Além dos riscos comportamentais associados à depressão, como suicídio e autonegligência, estudos científicos apontam para que a depressão crie disfunção nos sistemas cardiovascular e imunológico, podendo dessa forma ter um impacto direto na saúde física e acelerar a própria morte. É uma autêntica bola de neve, numa altura em que devido ao envelhecimento e outras doenças que entretanto possam ter surgido, o nosso organismo já tem pouca reserva para resistir à doença.

A que sintomatologia deve estar atento o médico de família, que é a primeira porta de entrada no sistema de saúde?

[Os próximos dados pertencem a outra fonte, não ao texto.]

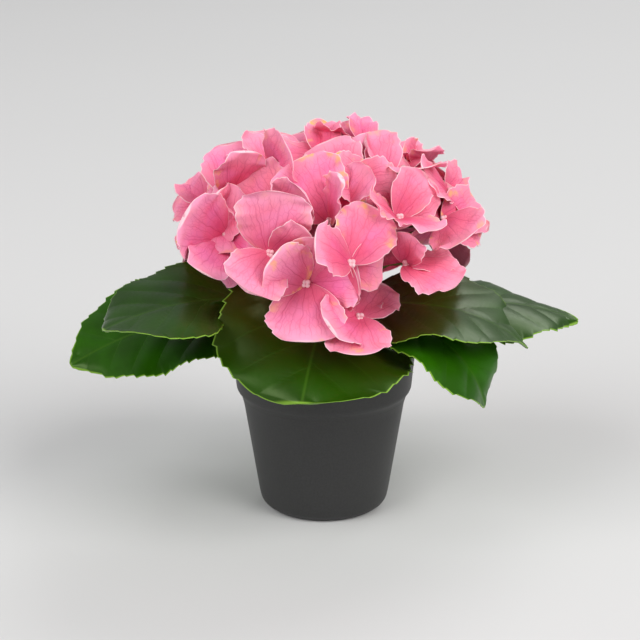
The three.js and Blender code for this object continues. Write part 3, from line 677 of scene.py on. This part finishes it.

Os médicos de família estão felizmente cada vez mais alerta para as especificidades da saúde mental dos idosos e são inclusive estes colegas que tratam a maioria dos casos – apenas os quadros mais graves são referenciados para hospital. Nos motivos de referenciação das depressões à consulta, vemos cada vez mais frequentemente a atenção dos colegas dos cuidados de saúde primária a sintomas como alterações de memória e queixas físicas, mostrando sensibilidade a estas questões.

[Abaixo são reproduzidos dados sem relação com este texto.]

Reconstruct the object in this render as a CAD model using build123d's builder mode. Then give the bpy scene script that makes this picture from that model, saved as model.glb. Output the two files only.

“… é preciso estar atento e acompanhar estes utentes, porque existe maior risco de, futuramente, virem a sofrer de demência”

 

Os antidepressivos são os medicamentos de primeira linha?

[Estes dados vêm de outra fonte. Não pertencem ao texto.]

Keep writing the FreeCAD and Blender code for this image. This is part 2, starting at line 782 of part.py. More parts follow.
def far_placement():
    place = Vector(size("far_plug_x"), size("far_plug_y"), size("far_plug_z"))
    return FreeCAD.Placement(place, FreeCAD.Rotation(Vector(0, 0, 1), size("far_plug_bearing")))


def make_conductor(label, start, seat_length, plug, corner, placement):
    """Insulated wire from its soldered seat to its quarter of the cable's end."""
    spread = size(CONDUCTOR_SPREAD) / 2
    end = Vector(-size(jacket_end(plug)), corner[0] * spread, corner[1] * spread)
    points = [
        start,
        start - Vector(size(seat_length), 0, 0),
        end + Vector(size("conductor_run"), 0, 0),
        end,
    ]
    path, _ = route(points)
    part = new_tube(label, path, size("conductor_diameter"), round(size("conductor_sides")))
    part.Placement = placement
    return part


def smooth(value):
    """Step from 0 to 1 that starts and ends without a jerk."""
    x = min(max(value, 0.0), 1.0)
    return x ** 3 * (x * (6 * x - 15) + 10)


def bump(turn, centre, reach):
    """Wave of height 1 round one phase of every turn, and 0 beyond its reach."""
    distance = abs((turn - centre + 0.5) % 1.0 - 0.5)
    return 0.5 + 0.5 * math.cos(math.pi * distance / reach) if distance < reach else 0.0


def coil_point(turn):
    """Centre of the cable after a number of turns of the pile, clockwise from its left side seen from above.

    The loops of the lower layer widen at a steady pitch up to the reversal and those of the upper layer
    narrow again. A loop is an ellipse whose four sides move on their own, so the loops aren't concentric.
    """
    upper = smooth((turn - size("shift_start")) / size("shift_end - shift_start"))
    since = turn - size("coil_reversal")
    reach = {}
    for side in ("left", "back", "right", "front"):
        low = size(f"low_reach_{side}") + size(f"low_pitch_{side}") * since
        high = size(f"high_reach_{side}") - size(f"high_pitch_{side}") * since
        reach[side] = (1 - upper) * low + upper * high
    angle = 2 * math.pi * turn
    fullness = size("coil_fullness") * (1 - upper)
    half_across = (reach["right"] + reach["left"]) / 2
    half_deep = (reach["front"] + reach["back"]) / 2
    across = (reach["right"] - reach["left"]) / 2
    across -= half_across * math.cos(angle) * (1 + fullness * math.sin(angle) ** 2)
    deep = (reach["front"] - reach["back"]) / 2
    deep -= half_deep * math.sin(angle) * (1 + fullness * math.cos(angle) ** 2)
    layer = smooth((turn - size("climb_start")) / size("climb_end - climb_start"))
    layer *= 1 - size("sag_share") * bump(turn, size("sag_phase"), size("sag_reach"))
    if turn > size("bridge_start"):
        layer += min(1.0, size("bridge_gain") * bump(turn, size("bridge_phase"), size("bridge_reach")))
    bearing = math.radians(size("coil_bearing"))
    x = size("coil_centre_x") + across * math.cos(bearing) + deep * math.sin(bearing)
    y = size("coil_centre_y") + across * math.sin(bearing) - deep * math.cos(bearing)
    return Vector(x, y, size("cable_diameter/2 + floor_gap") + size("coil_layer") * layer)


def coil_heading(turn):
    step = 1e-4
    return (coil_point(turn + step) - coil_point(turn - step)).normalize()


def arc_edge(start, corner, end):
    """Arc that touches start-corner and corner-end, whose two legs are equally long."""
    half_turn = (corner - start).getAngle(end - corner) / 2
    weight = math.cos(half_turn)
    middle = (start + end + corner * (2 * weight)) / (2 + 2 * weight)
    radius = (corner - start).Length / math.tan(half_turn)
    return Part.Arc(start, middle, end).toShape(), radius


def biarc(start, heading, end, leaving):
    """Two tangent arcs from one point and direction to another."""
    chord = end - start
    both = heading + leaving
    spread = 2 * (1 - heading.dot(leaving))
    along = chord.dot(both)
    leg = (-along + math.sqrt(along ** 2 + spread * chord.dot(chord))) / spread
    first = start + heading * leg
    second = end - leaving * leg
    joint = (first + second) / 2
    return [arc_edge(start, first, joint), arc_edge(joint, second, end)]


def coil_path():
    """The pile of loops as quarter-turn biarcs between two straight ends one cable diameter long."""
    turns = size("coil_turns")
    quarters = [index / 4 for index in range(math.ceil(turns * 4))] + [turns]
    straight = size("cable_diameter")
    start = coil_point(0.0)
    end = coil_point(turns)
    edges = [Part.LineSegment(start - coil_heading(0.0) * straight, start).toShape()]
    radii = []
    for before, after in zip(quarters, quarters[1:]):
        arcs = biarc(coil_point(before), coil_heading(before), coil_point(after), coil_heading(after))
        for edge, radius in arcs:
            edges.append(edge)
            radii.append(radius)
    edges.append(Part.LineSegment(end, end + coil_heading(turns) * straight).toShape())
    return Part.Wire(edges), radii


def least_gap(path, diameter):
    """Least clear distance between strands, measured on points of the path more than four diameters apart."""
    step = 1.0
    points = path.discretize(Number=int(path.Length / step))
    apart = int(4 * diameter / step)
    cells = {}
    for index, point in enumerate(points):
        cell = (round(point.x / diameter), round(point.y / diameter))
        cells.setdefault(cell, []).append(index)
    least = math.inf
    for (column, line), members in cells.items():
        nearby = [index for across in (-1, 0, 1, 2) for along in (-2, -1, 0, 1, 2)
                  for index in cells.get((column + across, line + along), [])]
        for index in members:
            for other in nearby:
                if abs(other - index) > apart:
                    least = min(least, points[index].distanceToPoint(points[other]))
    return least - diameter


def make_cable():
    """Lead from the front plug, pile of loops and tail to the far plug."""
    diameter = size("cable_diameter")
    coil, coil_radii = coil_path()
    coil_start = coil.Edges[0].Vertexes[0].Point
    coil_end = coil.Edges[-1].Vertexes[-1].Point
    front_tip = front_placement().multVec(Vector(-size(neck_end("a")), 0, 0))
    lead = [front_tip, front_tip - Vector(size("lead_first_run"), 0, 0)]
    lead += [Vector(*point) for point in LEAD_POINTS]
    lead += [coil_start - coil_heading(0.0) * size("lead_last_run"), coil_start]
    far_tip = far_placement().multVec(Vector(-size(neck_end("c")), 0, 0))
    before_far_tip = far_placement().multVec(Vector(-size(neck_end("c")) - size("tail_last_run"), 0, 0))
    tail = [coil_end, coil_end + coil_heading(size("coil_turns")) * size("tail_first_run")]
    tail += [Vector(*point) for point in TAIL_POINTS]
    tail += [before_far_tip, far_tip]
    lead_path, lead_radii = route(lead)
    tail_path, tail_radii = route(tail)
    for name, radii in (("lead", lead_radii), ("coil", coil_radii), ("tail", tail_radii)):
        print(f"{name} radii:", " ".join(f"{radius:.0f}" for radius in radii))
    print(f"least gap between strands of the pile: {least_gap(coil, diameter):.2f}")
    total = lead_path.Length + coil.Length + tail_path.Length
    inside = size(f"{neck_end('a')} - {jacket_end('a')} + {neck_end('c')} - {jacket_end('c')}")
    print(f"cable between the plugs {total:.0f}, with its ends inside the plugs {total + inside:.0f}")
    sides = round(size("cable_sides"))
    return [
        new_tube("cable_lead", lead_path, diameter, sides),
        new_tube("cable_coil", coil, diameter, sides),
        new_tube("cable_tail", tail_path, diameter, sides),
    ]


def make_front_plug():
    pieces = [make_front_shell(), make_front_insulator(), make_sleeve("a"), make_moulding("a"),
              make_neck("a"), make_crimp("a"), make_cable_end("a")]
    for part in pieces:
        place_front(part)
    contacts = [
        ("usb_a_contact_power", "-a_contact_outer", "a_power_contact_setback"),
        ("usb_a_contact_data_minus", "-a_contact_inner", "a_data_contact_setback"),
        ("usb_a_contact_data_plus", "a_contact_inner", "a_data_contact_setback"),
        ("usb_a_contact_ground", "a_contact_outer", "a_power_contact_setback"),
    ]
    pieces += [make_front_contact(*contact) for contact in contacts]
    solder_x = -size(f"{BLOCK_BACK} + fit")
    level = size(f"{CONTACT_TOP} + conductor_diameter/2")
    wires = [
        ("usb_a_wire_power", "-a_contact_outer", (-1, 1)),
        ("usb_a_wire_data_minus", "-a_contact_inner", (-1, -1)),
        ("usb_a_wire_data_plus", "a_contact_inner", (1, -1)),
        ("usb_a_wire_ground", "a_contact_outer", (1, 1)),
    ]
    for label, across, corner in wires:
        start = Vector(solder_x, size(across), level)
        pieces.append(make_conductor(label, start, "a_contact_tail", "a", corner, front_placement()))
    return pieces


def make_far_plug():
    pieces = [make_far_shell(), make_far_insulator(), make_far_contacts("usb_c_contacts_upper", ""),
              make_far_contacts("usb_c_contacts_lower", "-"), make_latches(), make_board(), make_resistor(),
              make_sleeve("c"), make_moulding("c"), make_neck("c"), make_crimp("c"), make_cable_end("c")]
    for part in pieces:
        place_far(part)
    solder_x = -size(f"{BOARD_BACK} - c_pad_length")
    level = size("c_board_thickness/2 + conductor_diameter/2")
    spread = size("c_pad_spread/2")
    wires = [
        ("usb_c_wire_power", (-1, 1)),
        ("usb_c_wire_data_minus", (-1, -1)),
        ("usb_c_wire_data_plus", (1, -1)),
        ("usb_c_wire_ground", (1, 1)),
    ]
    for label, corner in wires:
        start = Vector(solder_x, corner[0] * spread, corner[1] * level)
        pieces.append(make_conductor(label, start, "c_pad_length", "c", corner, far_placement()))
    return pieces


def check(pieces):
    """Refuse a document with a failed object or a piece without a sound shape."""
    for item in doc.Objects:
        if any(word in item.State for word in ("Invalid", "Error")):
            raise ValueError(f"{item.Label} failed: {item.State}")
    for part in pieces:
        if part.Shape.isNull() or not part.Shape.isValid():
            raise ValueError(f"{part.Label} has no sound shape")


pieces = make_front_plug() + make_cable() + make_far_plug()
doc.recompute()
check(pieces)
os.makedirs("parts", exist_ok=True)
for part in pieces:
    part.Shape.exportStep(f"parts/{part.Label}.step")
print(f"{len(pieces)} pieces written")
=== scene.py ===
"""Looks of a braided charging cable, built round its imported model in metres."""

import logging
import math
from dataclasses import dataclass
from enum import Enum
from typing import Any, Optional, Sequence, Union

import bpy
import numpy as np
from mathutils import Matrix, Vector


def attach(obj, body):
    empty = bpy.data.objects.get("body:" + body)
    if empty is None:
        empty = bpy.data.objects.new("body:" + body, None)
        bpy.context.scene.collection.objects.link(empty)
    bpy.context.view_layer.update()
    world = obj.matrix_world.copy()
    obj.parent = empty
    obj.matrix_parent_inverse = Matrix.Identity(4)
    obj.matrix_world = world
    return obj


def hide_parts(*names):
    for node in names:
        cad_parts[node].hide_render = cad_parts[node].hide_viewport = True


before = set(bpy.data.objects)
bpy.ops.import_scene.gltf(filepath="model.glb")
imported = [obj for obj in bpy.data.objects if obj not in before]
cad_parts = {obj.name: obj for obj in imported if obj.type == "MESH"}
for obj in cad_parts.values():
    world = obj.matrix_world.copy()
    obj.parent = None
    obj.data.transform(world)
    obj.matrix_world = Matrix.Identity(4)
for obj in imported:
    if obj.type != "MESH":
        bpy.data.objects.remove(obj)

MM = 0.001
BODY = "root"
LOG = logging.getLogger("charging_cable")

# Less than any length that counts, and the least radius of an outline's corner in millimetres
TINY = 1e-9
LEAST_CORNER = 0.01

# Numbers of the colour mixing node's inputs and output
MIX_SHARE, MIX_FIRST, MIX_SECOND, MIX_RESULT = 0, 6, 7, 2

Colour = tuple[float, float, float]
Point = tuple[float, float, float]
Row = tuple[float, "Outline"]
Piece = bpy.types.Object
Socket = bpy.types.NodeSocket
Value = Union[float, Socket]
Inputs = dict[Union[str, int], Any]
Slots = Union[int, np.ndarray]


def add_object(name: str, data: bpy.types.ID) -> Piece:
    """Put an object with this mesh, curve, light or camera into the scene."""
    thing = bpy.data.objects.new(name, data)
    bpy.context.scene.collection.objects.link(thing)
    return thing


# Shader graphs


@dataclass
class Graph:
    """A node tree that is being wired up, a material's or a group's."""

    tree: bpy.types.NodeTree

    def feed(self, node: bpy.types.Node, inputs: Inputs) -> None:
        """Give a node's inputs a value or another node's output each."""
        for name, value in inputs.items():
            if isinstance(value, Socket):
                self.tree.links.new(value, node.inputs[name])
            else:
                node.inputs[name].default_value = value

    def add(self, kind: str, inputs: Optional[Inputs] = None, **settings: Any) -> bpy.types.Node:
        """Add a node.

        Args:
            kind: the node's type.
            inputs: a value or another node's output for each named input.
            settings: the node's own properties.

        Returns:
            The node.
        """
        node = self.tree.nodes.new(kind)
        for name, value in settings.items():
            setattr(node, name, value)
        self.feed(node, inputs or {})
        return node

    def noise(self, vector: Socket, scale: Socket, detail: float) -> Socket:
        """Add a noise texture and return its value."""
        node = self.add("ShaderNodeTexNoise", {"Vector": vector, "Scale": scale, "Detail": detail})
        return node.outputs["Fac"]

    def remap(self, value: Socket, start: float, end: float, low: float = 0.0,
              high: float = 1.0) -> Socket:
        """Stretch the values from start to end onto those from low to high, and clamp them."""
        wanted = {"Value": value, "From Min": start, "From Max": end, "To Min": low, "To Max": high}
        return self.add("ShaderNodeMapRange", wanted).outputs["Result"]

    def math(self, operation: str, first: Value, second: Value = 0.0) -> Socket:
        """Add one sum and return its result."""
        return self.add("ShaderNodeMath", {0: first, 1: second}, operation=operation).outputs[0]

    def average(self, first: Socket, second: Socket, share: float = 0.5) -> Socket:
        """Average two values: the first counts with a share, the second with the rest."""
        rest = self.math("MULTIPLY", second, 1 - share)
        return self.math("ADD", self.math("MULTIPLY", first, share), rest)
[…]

Os antidepressivos são a primeira linha na chamada depressão major, não devendo inclusive ser utilizados em quadros mais ligeiros. Cada caso é um caso e não podemos esquecer a relevância da abordagem psicoterapêutica (que não está indicada apenas nas pessoas mais novas), além da farmacológica. Adicionalmente, medicamentos como os antidepressivos podem ser importantes como prova terapêutica em casos que suscitem dúvidas (obviamente, desde que não estejam contraindicados). Por exemplo, em casos em que após o início da terapêutica existe melhoria dos sintomas físicos ou cognitivos, isso é sinal de que se está, de facto, perante uma depressão ‘mascarada’. Em quadros depressivos com muita sintomatologia de memória é preciso estar atento e acompanhar estes utentes, porque existe maior risco de, futuramente, virem a sofrer de demência.

Quando utilizados medicamentos, o mais importante é ter em conta a máxima “start low, and go slow”, criada por causa das alterações fisiológicas próprias do envelhecimento, frequência de comorbilidades e consequentemente maior frequência de polimedicação. Isto vai condicionar o aumento do efeito da medicação com doses baixas e maior ocorrência de interações medicamentosas e efeitos secundários. Existe ainda outro aspeto importante: a má nutrição é frequente nas pessoas de idade avançada e a carência de alguns nutrientes, como por exemplo vitaminas do complexo B, podem contribuir para sintomas destes que podem ser revertidos, pelo menos parcialmente, com suplementação e alimentação adequadas.

A mesma máxima “start slow, go slow” deve ser utilizada com as benzodiazepinas…

É na verdade um princípio geral em toda a medicação, mas que deve ser levado mais à letra no doente mais velho. A questão com as benzodiazepinas é que em Portugal existe uma prescrição excessiva comparativamente com os outros países, havendo preocupação com o facto de terem potencial aditivo e, no caso específico dos mais velhos, aumentam o risco de quedas, fraturas e acidentes. As recomendações são utilizar, quando possível, alternativas, como antidepressivos, e quando indicado usar benzodiazepinas, começando com pequenas doses e por períodos limitados de tempo. O doente tem que ser monitorizado na descontinuação para se garantir que se mantém estável e consegue parar este tipo de fármacos.